20 August 2025

Made-up body parts? Tech bots must be dreaming

The Back Page

AI is not the only thing that is failing to learn from past mistakes.


When it comes to the Brave New World of artificial intelligence, never has the aphorism “You couldn’t make this shit up” seemed more apposite.

Because when it comes to genuinely making shit up, the AI bots are effortlessly raising the barking moonbat bonkers bar to unprecedented heights, and never more so than in the world of healthcare.

The propensity of the tech bots to invent “facts” and tell convincing lies is euphemistically referred to in the AI development world as “hallucinations”. Which makes them sound a bit harmless, but in reality these illusory facts can be downright terrifying, especially if no-one actually notices the errors.  

A salutary example of this phenomenon has recently come to light, thanks to the good old-fashioned efforts of a real-life expert, a neurologist and researcher called Bryan Moore.

We have Dr Moore to thank for pointing out that one of tech giant Google’s AI healthcare models, called Med-Gemini, isn’t quite as smart as its developers claim it is.  

Until Dr Moore came along, Google researchers had been happily spruiking Med-Gemini’s ability to analyse brain scans from radiology laboratories for various conditions.

One of the AI bot’s analyses identified an “old left basilar ganglia infarct”, in a part of the brain called the “basilar ganglia”.

Which all sounds terribly clever, until Dr Moore pointed out that no such body part called the “basilar ganglia” actually exists.

According to Google, the AI likely conflated the basal ganglia, an area of the brain that’s associated with motor movements and habit formation, and the basilar artery, a major blood vessel at the base of the brainstem. Google blamed the incident on a simple misspelling of “basal ganglia”.

Now comes the scary part. Nobody noticed the mistake for more than a year. 

What’s more, while Google were happy to correct the error in a blog post referring to the AI research paper, the mistake had yet to be rectified in the research paper itself.

It’s quite possible the engineering types at Google think that this is no big deal and nobody was harmed by this seemingly simple cock-up.
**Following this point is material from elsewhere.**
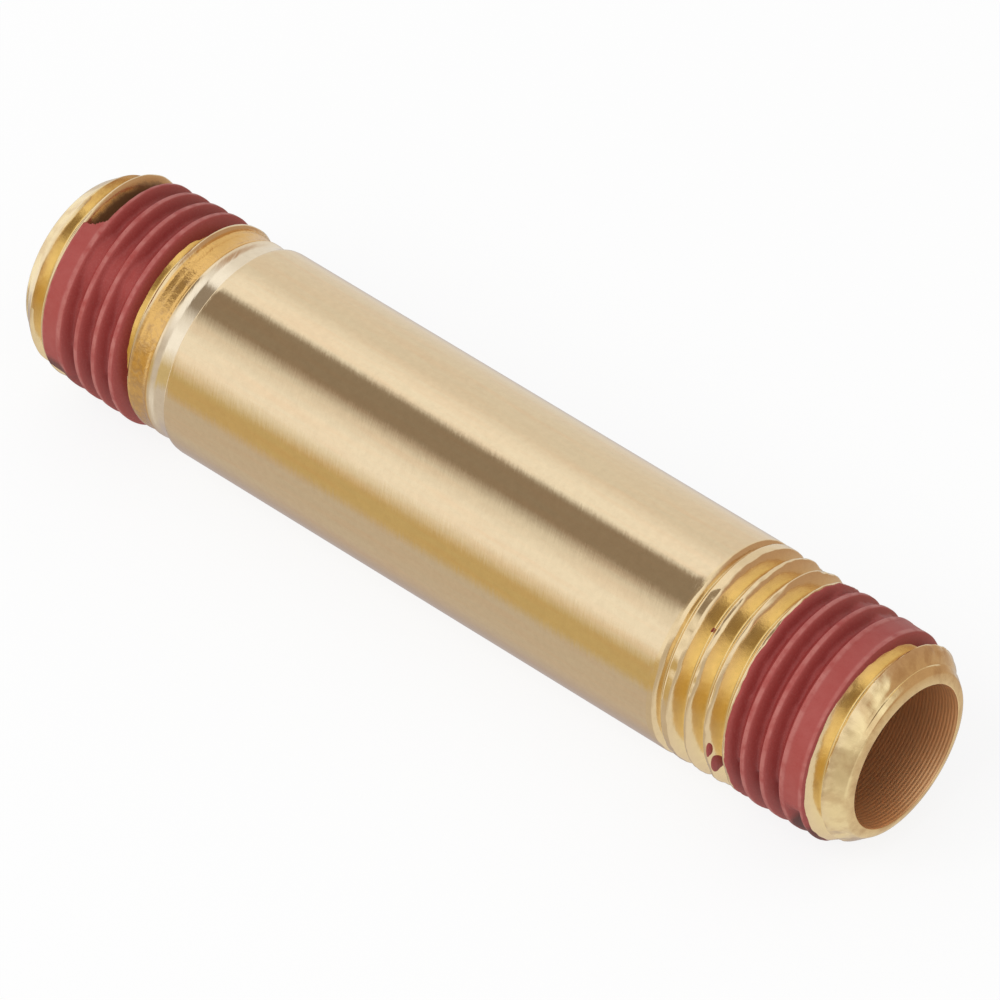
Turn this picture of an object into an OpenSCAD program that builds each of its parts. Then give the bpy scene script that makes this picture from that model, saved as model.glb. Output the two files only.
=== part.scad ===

Other medical professionals are not so sanguine, however.

They argue that, in a medical context, AI hallucinations such as these could easily lead to confusion and potentially put lives at risk.

After all, it would be naïve to think that in a busy and high-pressured medical environment that flesh-and-blood humans would have the capacity to monitor and double-check these AI outputs in each instance.

In fact, having to do that would be inefficient and counter-productive, negating the very thing the AI hucksters purport is the technology’s selling point. 

Your grizzled Back Page scribe now feels compelled to point out that this may not be the very first time that technologies designed to make our lives easier and more efficient have had the opposite impact.